Est-ce que les huit planches par personnage de la bande dessinée suffisaient à nourrir le scénario des différents épisodes ?
En fait, on avait plus de matière que pas assez. Il y avait une richesse d’écriture et on a regretté de ne pas toujours pouvoir la garder. Nos épisodes durent 3 minutes 30 – le temps d’une chanson —, ça va très vite. Et il fallait rester concentrés sur l’axe. Néanmoins, nous avons travaillé avec des documentaristes afin de recontextualiser ce que Pénélope Bagieu racontait. Cela nous permettait de nous nourrir de l’histoire et de comprendre les moments-clés de la vie d’un personnage, mais aussi de visualiser sa ville, les lieux qu’elle a fréquentés. Par exemple, dans l’aventure de Peggy Guggenheim, on a pu dézoomer pour voir à quoi ressemblait le musée, la ville de Venise. Nous avons ainsi pu créer des repères pour les décorateurs et les dessinateurs.
Quel statut a la mini-série dans l’aventure des Culottées ?

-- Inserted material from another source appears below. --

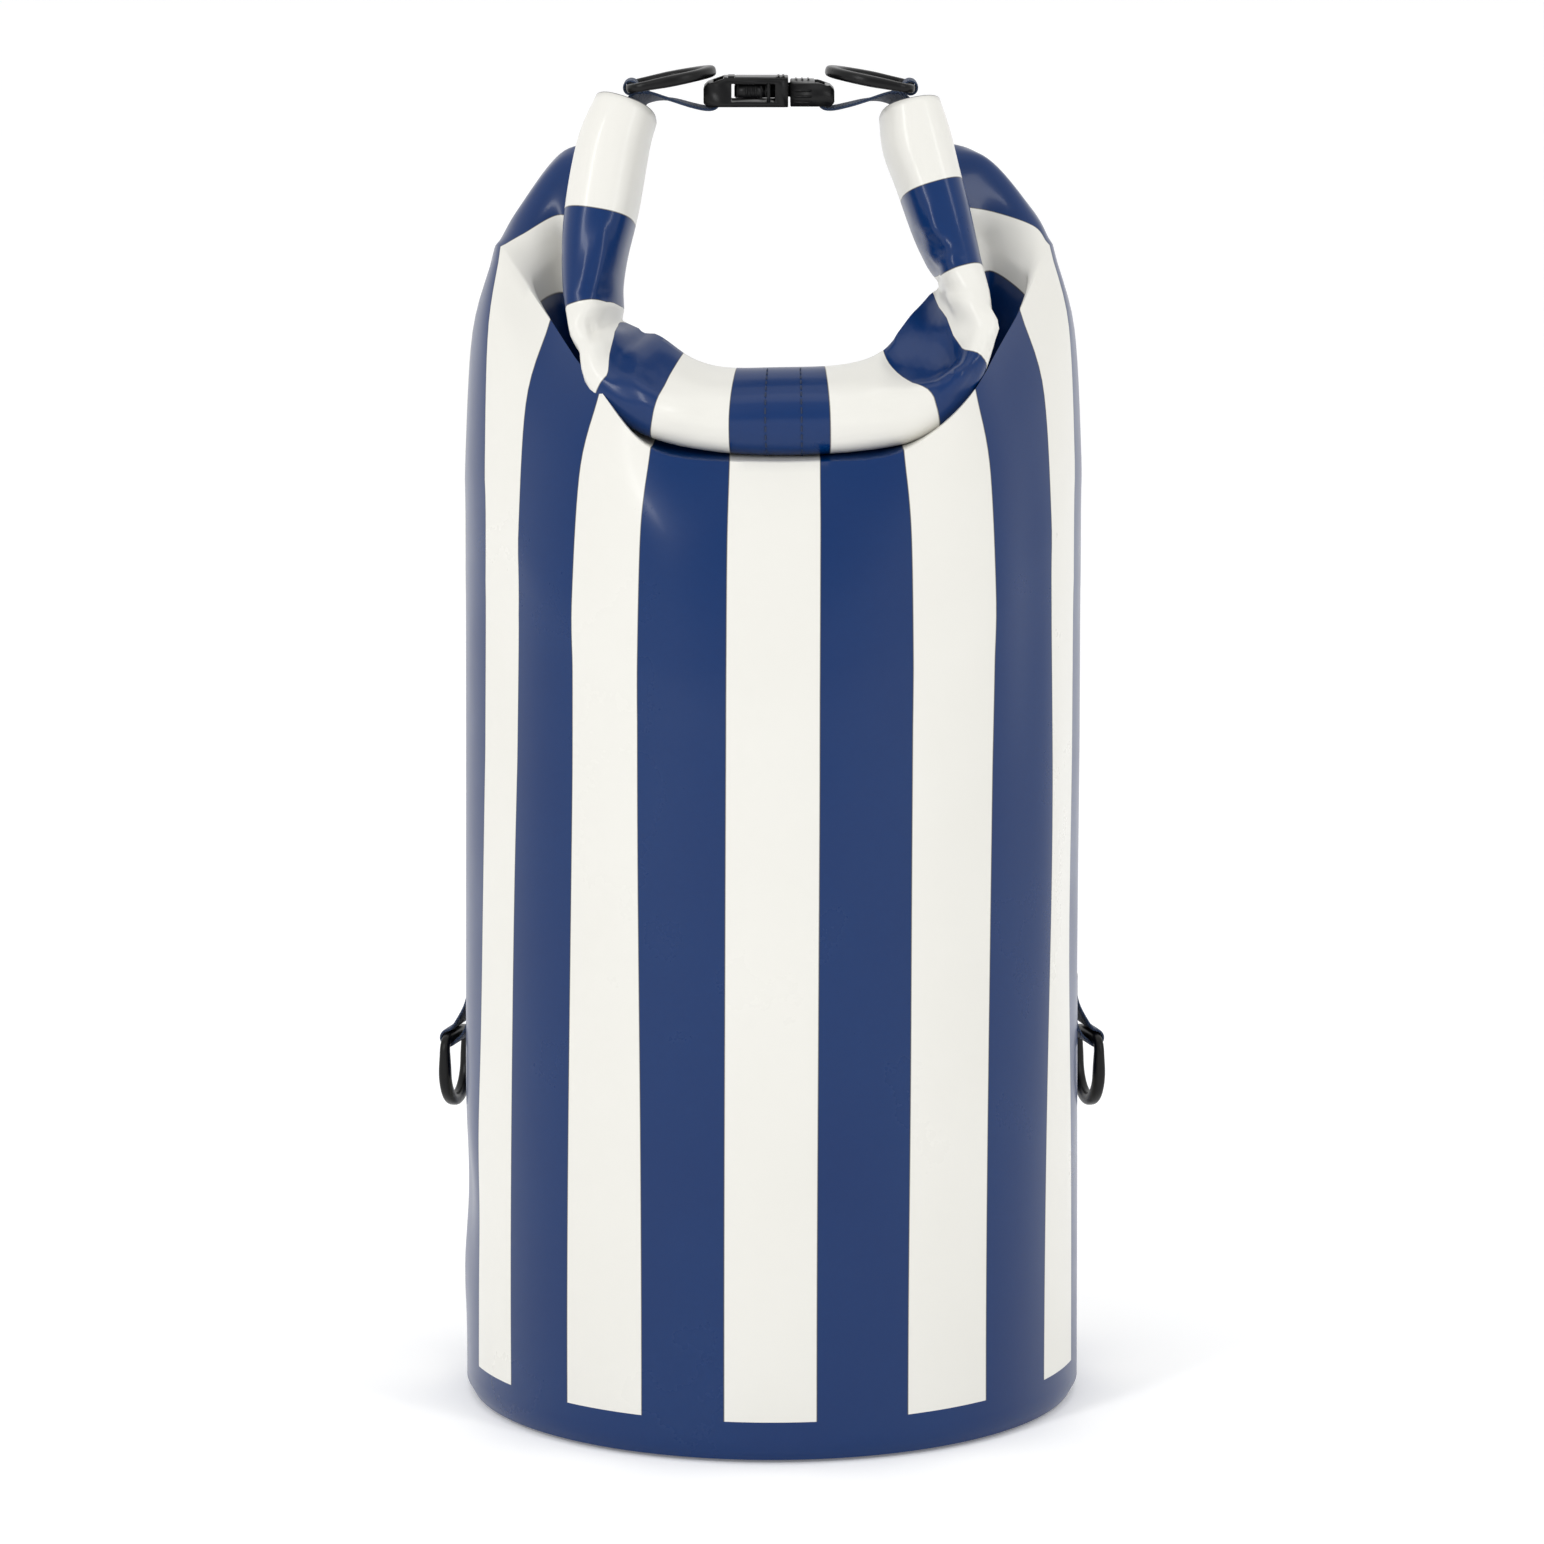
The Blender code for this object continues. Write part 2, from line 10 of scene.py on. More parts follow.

BD et série se complètent et se répondent. Nous, nous voyons la série comme un pont vers la BD qui, elle-même, est un pont vers une documentation plus riche que les lecteurs peuvent trouver. On est sur un nouveau médium qui va amener un nouveau public vers la BD.
De quoi êtes-vous la plus fière ?
Déjà, de travailler sur cette série, car j’étais fan de la BD. C’est très important de faire ce genre de série en ce moment à la télévision, sur le service public, à une heure de grande écoute. Cette série sur des femmes, produite par des femmes, apporte un message capital sur l’émancipation et dénonce beaucoup de problématiques encore très contemporaines (le sexisme, les violences conjugales…). Pour autant, le public auquel nous nous adressons est mixte, car la grande leçon de ces Culottées c’est d’oser être soi. Et cela concerne tout le monde.
Culottées est diffusée à partir du 8 mars, sur France 5, et a reçu l’aide au pilote, l’aide à la préparation, l’aide sélective à la production et l’aide à la création visuelle ou sonore (CVS) du CNC.